▶ Your instructions:
Only the lines from the one with "segments = make_body()" through the one with "in imported if" are to be restated, word for word, with both of them included.

** start Given material **

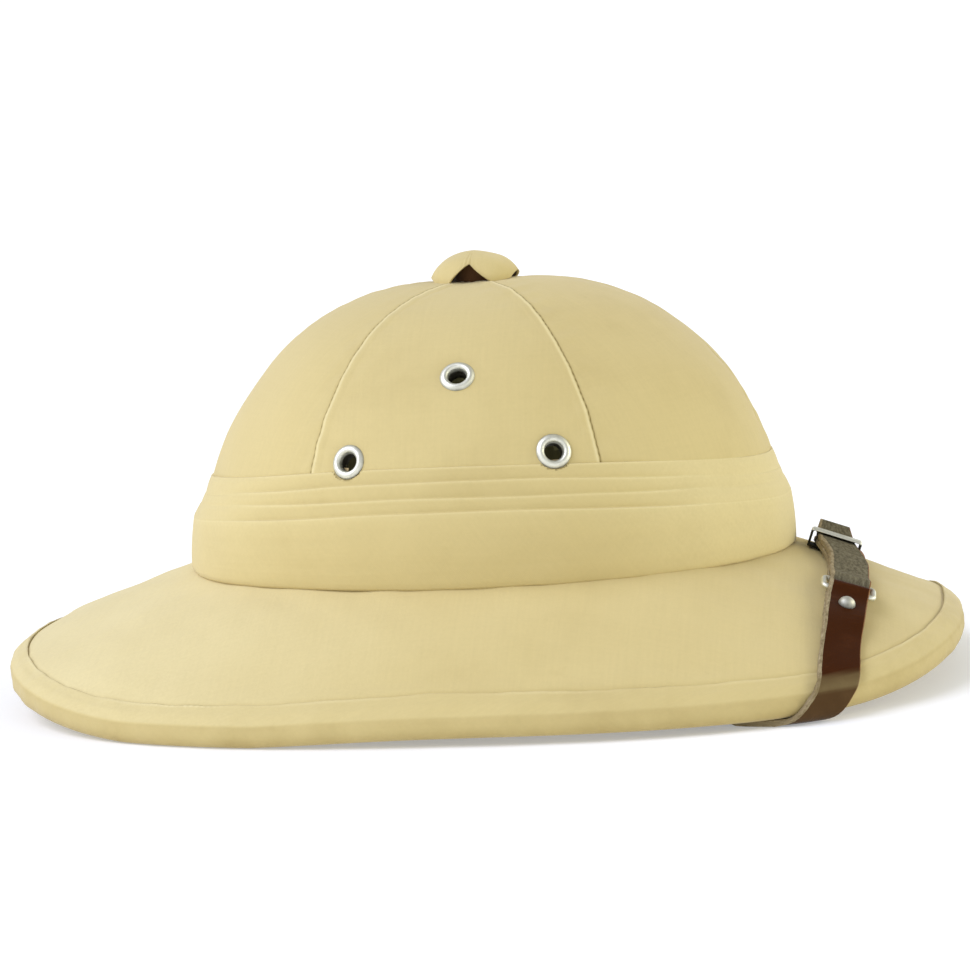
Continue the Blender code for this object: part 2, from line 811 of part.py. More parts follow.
def make_short_strap():
    """From the right post round the rim, up to the loop and back under itself to the rivet."""
    rim = round_rim(-1)
    edges = to_post(-1, rim[-1])[::-1] + rim[::-1] + onto_rim(-1)[-1:]
    for y, share, skew in reversed(RUN_STATIONS):
        edges.append(over_brim(y, LAYER_LIFT + share * LAYER_STEP, skew))
    edges += round_bar(LOOP_Y - LOOP_BAR, 1)[::-1]
    edges += [over_brim(y, LAYER_LIFT) for y in TAIL_STATIONS]
    strap = strap_solid("strap_short", edges)
    make_post(strap, -1, "right")
    frame = strap_frame(RIVET_Y, LAYER_LIFT + LAYER_STEP + LEATHER / 2)
    pin("strap_rivet", frame, RIVET_SECTION, RIVET_SIDES)
    hole = ((RIVET_HOLE, -HOLE_REACH), (RIVET_HOLE, HOLE_REACH))
    cut(strap, pin("cutter_rivet", frame, hole, RIVET_SIDES))


def make_post(strap, side, hand):
    """A headed post under the brim, and its hole in the strap."""
    frame = post_frame(side)
    pin(f"strap_post_{hand}", frame, POST_SECTION, POST_SIDES)
    hole = ((POST_HOLE, -HOLE_REACH), (POST_HOLE, -RIM_WALL))
    cut(strap, pin(f"cutter_post_{hand}", frame, hole, POST_SIDES))


def make_loop():
    """The wire loop, a rounded rectangle lying over the brim between the straps' folds."""
    turn, origin = strap_frame(LOOP_Y, LOOP_LIFT)
    rings = []
    for corner in range(4):
        middle = Vector((
            (LOOP_HALF_WIDTH - LOOP_CORNER) * (1, -1, -1, 1)[corner],
            (LOOP_BAR - LOOP_CORNER) * (1, 1, -1, -1)[corner],
            0,
        ))
        for step in (0, 45, 90):
            angle = radians(90 * corner + step)
            out = Vector((cos(angle), sin(angle), 0))
            ring = []
            for i in range(LOOP_WIRE_SIDES):
                round_wire = 2 * pi * i / LOOP_WIRE_SIDES
                point = middle + out * (LOOP_CORNER + LOOP_WIRE * cos(round_wire))
                point.z = LOOP_WIRE * sin(round_wire)
                ring.append(origin + turn @ point)
            rings.append(ring)
    ring_solid("strap_loop", rings, "nickel")


def make_slide():
    """The pressed metal slide, a sleeve with a bevelled roof round both layers."""
    turn, origin = strap_frame(0)
    rings = []
    corners = [(1, i) for i in range(3)] + [(-1, i) for i in reversed(range(3))]
    for side, corner in corners:
        ring = []
        for table, ends in ((SLIDE_OUTSIDE, (-1, 1)), (SLIDE_INSIDE, (1, -1))):
            width, height = table[corner]
            for end in ends:
                point = Vector((side * width, end * SLIDE_LENGTH / 2, height))
                ring.append(origin + turn @ point)
        rings.append(ring)
    ring_solid("slide_buckle", rings, "nickel")


# ---------------------------------------------------------------- building the hat


def clear_scene():
    """Removes whatever the scene starts with."""
    for obj in list(bpy.data.objects):
        bpy.data.objects.remove(obj)


def main():
    clear_scene()
    segments = make_body()
    panels = make_panels()
    make_brim_cover()
    make_edge_band()
    puggaree = make_puggaree()
    make_cap()
    make_eyelets(segments, panels, puggaree)
    make_long_strap()
    make_short_strap()
    make_loop()
    make_slide()


main()
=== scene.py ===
"""Studio picture of a cloth-covered pith helmet with its chin strap swung up over the brim.

The frame's pieces give the sizes and places. Each sub-assembly below is a dataclass whose size
fields are in metres, with a method that makes its meshes and one that dresses them in finishes.
+X is the front of the hat, +Y the wearer's left, +Z up, and angles round the hat are measured in
plan from the front towards the left.
"""

import logging
from collections.abc import Callable
from dataclasses import dataclass, field
from enum import Enum
from math import cos, hypot, pi, radians, sin

import bpy
import numpy as np
from mathutils import Matrix, Vector


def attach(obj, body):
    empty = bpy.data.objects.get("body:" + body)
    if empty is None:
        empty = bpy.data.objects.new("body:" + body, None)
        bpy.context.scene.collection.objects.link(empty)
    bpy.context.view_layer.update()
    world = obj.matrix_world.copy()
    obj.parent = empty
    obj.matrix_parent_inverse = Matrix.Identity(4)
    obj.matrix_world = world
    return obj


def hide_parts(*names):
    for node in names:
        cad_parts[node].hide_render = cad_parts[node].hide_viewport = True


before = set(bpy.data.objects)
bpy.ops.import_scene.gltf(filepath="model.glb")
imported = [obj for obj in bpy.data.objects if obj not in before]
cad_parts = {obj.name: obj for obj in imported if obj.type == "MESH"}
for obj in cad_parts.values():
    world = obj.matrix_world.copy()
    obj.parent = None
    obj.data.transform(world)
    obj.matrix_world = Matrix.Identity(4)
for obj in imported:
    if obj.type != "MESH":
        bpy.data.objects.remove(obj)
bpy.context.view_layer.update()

log = logging.getLogger("pith_helmet")

Array = np.ndarray
Colour = tuple[float, float, float]
Number = float | Array
Pair = tuple[float, float]
Pairs = tuple[Pair, ...]
Value = "Sock | float"
Rows = tuple[Array, Array]
Material = bpy.types.Material
Object = bpy.types.Object

FULL_TURN = 2 * pi
QUARTER_TURN = pi / 2
UP = np.array([0.0, 0.0, 1.0])
AHEAD = np.array([1.0, 0.0, 0.0])


# ---- small maths


def blend(low: Array, high: Array, share: Array) -> Array:
    """Returns the values between low and high at a share from 0 to 1."""
    return low + (high - low) * share


def ramp(value: Array, start: float, end: float) -> Array:
    """Returns a share that goes smoothly from 0 at start to 1 at end, up or down the values."""
    share = np.clip((np.asarray(value, float) - start) / (end - start), 0, 1)
    return share * share * (3 - 2 * share)


def hump(value: Array, middle: float, width: float) -> Array:
    """Returns a smooth hump of height 1 at middle that fades over width on both sides."""
    return np.exp(-(((value - middle) / width) ** 2))


def unit(vectors: Array) -> Array:
    """Returns the vectors at length 1."""
    return vectors / np.maximum(np.linalg.norm(vectors, axis=-1, keepdims=True), 1e-12)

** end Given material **

▶ Task result:
    segments = make_body()
    panels = make_panels()
    make_brim_cover()
    make_edge_band()
    puggaree = make_puggaree()
    make_cap()
    make_eyelets(segments, panels, puggaree)
    make_long_strap()
    make_short_strap()
    make_loop()
    make_slide()


main()
=== scene.py ===
"""Studio picture of a cloth-covered pith helmet with its chin strap swung up over the brim.

The frame's pieces give the sizes and places. Each sub-assembly below is a dataclass whose size
fields are in metres, with a method that makes its meshes and one that dresses them in finishes.
+X is the front of the hat, +Y the wearer's left, +Z up, and angles round the hat are measured in
plan from the front towards the left.
"""

import logging
from collections.abc import Callable
from dataclasses import dataclass, field
from enum import Enum
from math import cos, hypot, pi, radians, sin

import bpy
import numpy as np
from mathutils import Matrix, Vector


def attach(obj, body):
    empty = bpy.data.objects.get("body:" + body)
    if empty is None:
        empty = bpy.data.objects.new("body:" + body, None)
        bpy.context.scene.collection.objects.link(empty)
    bpy.context.view_layer.update()
    world = obj.matrix_world.copy()
    obj.parent = empty
    obj.matrix_parent_inverse = Matrix.Identity(4)
    obj.matrix_world = world
    return obj


def hide_parts(*names):
    for node in names:
        cad_parts[node].hide_render = cad_parts[node].hide_viewport = True


before = set(bpy.data.objects)
bpy.ops.import_scene.gltf(filepath="model.glb")
imported = [obj for obj in bpy.data.objects if obj not in before]
cad_parts = {obj.name: obj for obj in imported if obj.type == "MESH"}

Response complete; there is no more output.